Sanchez is on the board of directors for Verity, a Sonoma County rape, trauma and healing center for sexual assault victims. A woman who has made it her job to create awareness and support for sexual crimes still has to remind herself these crimes know no borders, that there is no such thing as a protected bubble.

'It's hard to see prostitutes as victims,' said swimmer Karen O'Brien of Petaluma, who coached high school swimming at Casa Grande, St. Vincent, Petaluma and Cardinal Newman. 'It's easy to believe it's a choice they make when it isn't.'

Gosh, I could go to law school — since I have such great self-esteem and freedom of movement and a terrific family background — but I think I'll become a hooker instead.

Yes, those are raw, unflinching, disturbing words.
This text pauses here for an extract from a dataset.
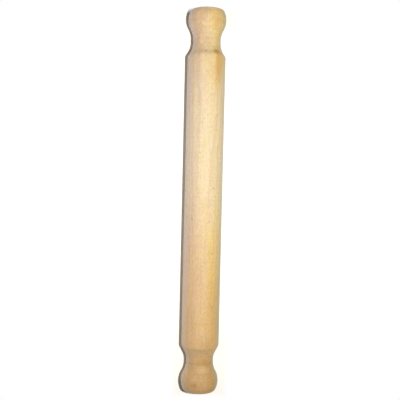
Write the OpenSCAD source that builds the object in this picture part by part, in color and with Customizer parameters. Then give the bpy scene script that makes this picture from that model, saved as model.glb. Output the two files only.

But it is precisely that kind of language that will wake up Sonoma County. Sonoma County doesn't ignore crisis. Sonoma County responds to the human condition.

'There are a thousand nonprofits in the county,' Sanchez said. A thousand non-profits charged with a duty to alleviate suffering.

When we see the face of a cancer survivor, when we hear the slurred speech of a stroke victim, when we track the long scar of abdominal surgery, the urge of involvement is immediate. We can feel it to our marrow.

Human trafficking, in comparison, is invisible. Until Sonoma County makes it otherwise. We have been very good at being aggressive in that area.

'As a kid I grew up on the Peninsula,' O'Brien said. 'Sonoma County reminds me of what the Peninsula used to be but no longer is. The people who live here work here and care about the place.'

Sonoma County is indeed a neighborhood, Petaluma potholes and all. The world is out there all right but it's in here as well. There are no borders to protect us, only our duty to do the right thing. Like Alex Tapia has decided to do.

With a year on the job, Tapia guesses he had at least two prostitutes a week pass in front of the front desk at the Motel 6. He said, 'That doesn't count the johns or the pimps or a woman who gets a room for others.'

Having enough experience to tell the difference between those who will stay the night and those who won't, Tapia has created a gesture that lets them know he knows. It's directed to the men who ask for a room.

Tapia extends his right index finger and his right thumb in front of his eyes, dips he two digits slightly to his face and then points to the man.

I have marked you. I know why you are here. You are not invisible to me and neither are your women.

Consider it a step, however modest, for Sonoma County standing up for itself. Not in my neighborhood, says the gesture.